SAP's CSO on sustainability in the supply chain

by Scott Priest, Editorial Director, Financials & GRC

September 30, 2010

My colleague Jackie Howard passed along an article about sustainability in the supply chain featuring some quotes from Peter Graf, SAP's chief sustainability officer.

Trust is also a constraint within companies. “You would be shocked at the innovation when you just get a few people talking about the same thing,” said John Gagel, Manager of Sustainable Practices for Lexmark. He noted that engineers sometimes need the push to rethink a product, and that for Lexmark, bringing in engineers who deal with the end of life of a product to talk to the design team has been essential. “It’s screws versus snaps, plastic versus metallic,” he said. “Those conversations need to happen at the beginning of the design phase.”

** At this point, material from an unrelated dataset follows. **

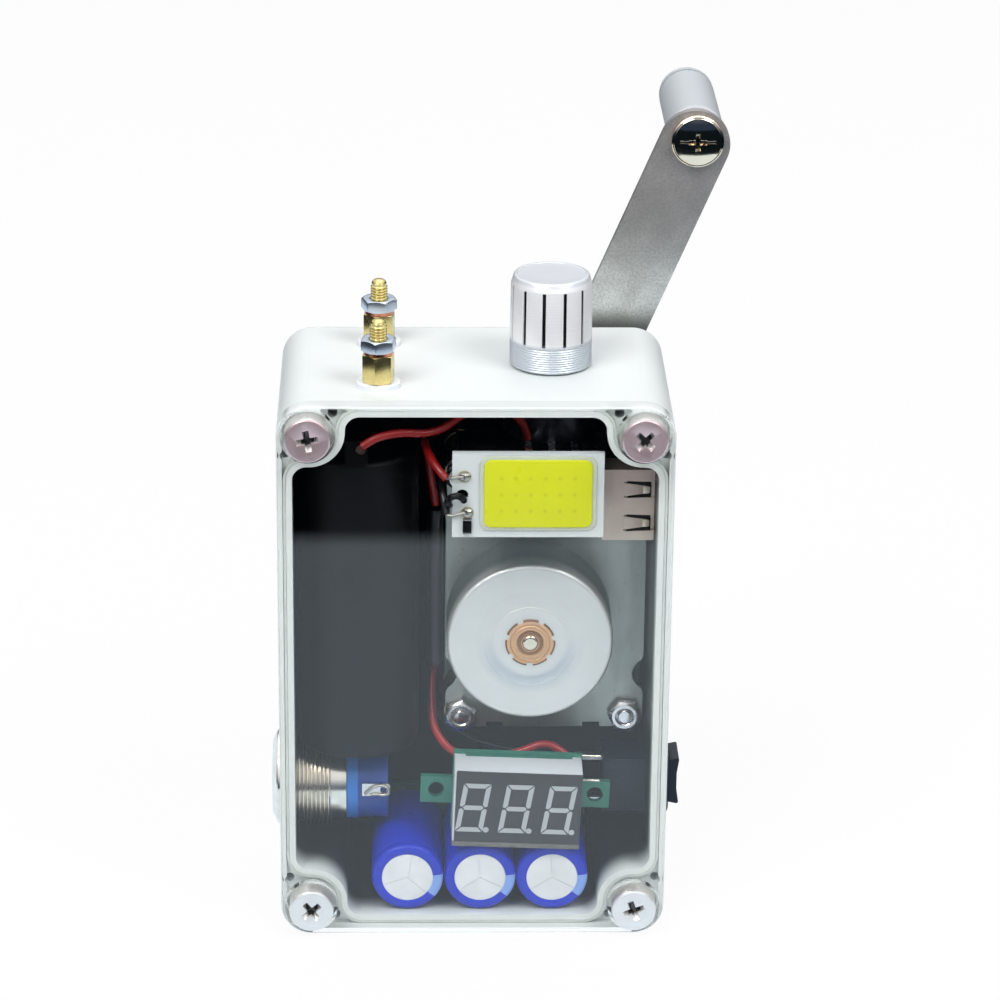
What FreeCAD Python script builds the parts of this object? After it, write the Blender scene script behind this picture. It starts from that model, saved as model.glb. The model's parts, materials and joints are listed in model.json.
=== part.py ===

Although the guidelines for getting down the supply chain and measuring it accurately are just coming out of the starting gate, the panel agreed it’s imperative to start digging deep. The result is cash savings, according to all of the panelists. Cutting carbon equals cost savings, and more importantly, risk reduction. “Sustainability is a mega-trend,” said Graf. “If you want to cover all of your risk, you have to go all the way down [the supply chain].”

The whole article is worth a read, namely in clarifying that while many folks associate sustainability with environmental responsibility, it's really about r isk management -- keeping the business sustainable over time, which obviously saves money and reduces risk.

The measurement of such processes is in its infancy, but is on the way. (One interesting note in the article: companies focused on outdoor recreation are ahead of the curve on sustainability.) I would like to think sustainability is more than a "trend" though, given how interrelated major companies' successes are to the overall global economy.

Seeing sustainability connected more directly to the supply chain is interesting, and worth reading about. If you can prove sustainable practices -- both green and otherwise -- you can improve relationships with vendors and customers who give preferential treatment to responsible companies, all while reducing risk and perhaps limiting your harm to the environment. It's clear why it's becoming a "mega-trend", when you think of it that way.